Another advantage of the inflatable hull means it easily can be stored on and sailed off another, larger boat. And while the manufacturers don’t recommend dragging it over sand or rocks, it’s certainly a bit more bump-friendly than a timber or glass dinghy.
The hull’s made from a similar material to other small inflatable dinghies, a tough PVC with a UV protective layer, with the racks made from lightweight aluminium, and a carbon mast and foils. A lightweight rod – rather than a boom – is used for the foot of the sail, and it won’t do too much damage to the heads of the unwary.
An another advantage for those new to sailing.
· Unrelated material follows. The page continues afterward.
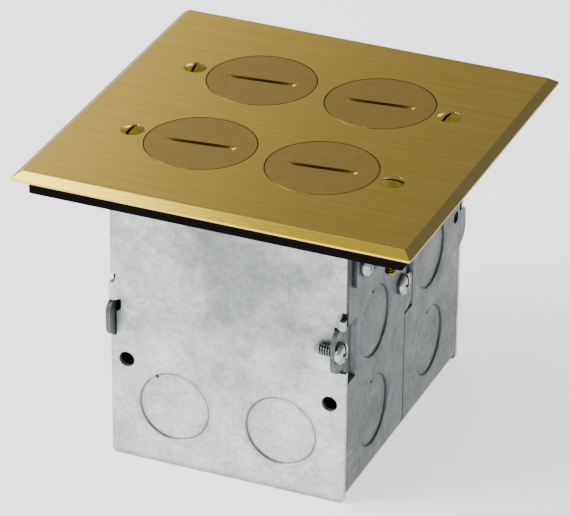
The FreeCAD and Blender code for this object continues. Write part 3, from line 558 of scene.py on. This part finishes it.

The rig can easily be shortened by using fewer tube pieces, to fit a smaller sail (5.2m2) for windier days or beginners (the larger sail is 7m2).
“I’ve taken a lot of friends out to teach them how to sail, and I’ve got a friend who’s taken her kids out,” Henshaw says. “If it’s over 18 knots and I’m sailing by myself — and I’m 58 kg — I use the smaller sail.”
While the boat is primarily designed for fun, where there are sailors there will, of course, be racing. A fun-oriented (but for some participants deadly serious) regatta called the Tiwal’s Cup has been sailed three times in France (check out ‘Tiwal Cup’ on YouTube for some fun footage), with the challenges including racing to assemble the boat.
The Tiwal comes packed in just two bags weighing 50kg all up. It easily fits into a car boot and can be stored in the garage. One bag contains the hull – the other the aluminium tubes for assembling the rig and racks, the foils and the dacron/monofilm sail.
The marketing blurb says it can be assembled in just 20 minutes, and Henshaw nails that on the day of our test sail, at the same time as answering questions from interested onlookers. First, the two chambers of the hull are inflated in around two minutes, using a battery-powered electric pump (like blowing up an airbed), after which the centrecase is inserted.
The rig and racks are clipped together and Velcro-strapped to the hull, the sail sleeved and mast stepped, the mainsheet and vang threaded. The chambers are then ‘topped up’ to sailing pressure and we’re ready to go.
On the day of our test sail Auckland’s usual wind seems to have abandoned us, but we head off from Kohimarama and pick up a breeze not far offshore. I take the helm and main and sheet on, heading out to sea, enjoying the light slap of the waves on the hull.
There’s definitely an ‘inflatable’ aspect to the ride, with the buoyant hull providing a comfortable, springy ride and a sensation of ‘bouncing’ along the top of the water. The deck offers a soft seat, thanks to the air inside and the EVA foam non-skid pads.
The Tiwal responds well to a bear-away, seeming to enjoy picking up speed on a reach. The most fun is catching waves and having a bit of a surf, the wide hull and v-shaped underside planing easily and quickly. It tacks easily, points well and certainly doesn’t feel like sailing an inflatable tender.
Sadly there isn’t enough breeze to get out on the racks, but they would provide a comfortable helming position, with your feet tucked under a central hiking strap.
Henshaw has had plenty of interest in the boat so far – just as the Tiwal caught her family’s eye in France, so it seems to attract attention here. She also took a boat down to Central Otago over summer to sail on Lakes Wakatipu and Wanaka, gaining a positive response from land-locked sailors there. The first two boats imported into New Zealand have gone to billionaire businessman and innovator Alan Gibbs, to be sailed on the lakes at his Kaipara estate.
Keep an eye out for Melinda and the Tiwal this summer, and don’t be afraid to bowl up and ask to have a try – you won’t be able to wipe the smile off your face.